When Things Are Working Well

The Delivery Team meets in the Sprint Planning Meeting at the start of each Sprint and the main output of that meeting is reaching a whole-team commitment to deliver a well defined set of Stories within the coming Sprint. The Stories that are chosen come from the top of the prioritized Product Backlog and are moved into the Sprint Backlog.

The key is that the commitment that the Delivery Team makes is to deliver a set of Stories by the end of the Sprint. The Delivery Team is empowered by the Scrum process to self organize to meet this commitment – in other words, they take the committed too Stories and create a development plan that is the best (however they define “best”) way to deliver those Stories. This self-organization is so fundamental to Scrum that statements similar to “the Delivery Team is empowered to do whatever it takes to meet the commitment” are not uncommon. This means the order of working on the Stories and who works on specific Stories among other items are entirely up to the Delivery Team.

After the Sprint Planning Meeting, the Product Owner knows with confidence that in 2, 3 or 4 weeks from now (depending how long the Sprints are) that he will be taking delivery of a known set of Stories and can begin to inform the necessary stake holders of this fact.

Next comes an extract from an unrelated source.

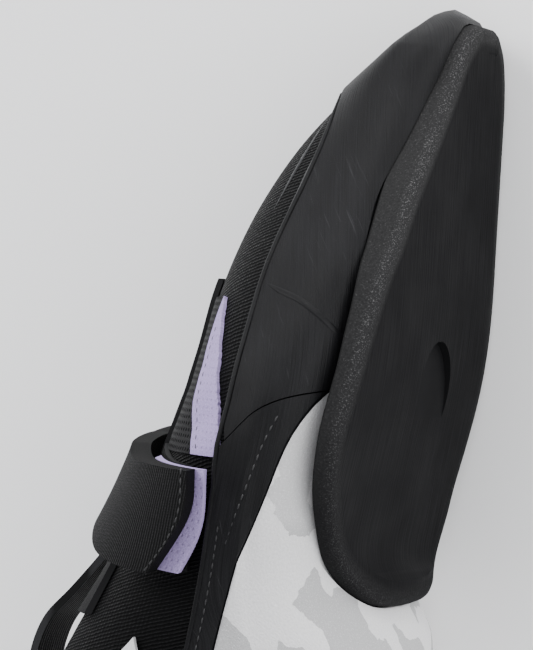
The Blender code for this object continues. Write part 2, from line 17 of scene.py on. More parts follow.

Explicit Story Prioritization

However, if the Product Owner feels the Delivery Team has a poor track record of meeting their commitments, then the Product Owner cannot be confident that the Stories he is expecting at the end of the Sprint will actually be delivered. So the Product Owner now often feels it necessary to give some guidance to the Delivery Team as to which Stories they should concentrate on if they can see they are going to miss their commitment. This guidance usually sounds something like “if you can’t get them all done, I would rather you do Story #37 and we can push #56 to the next Sprint”.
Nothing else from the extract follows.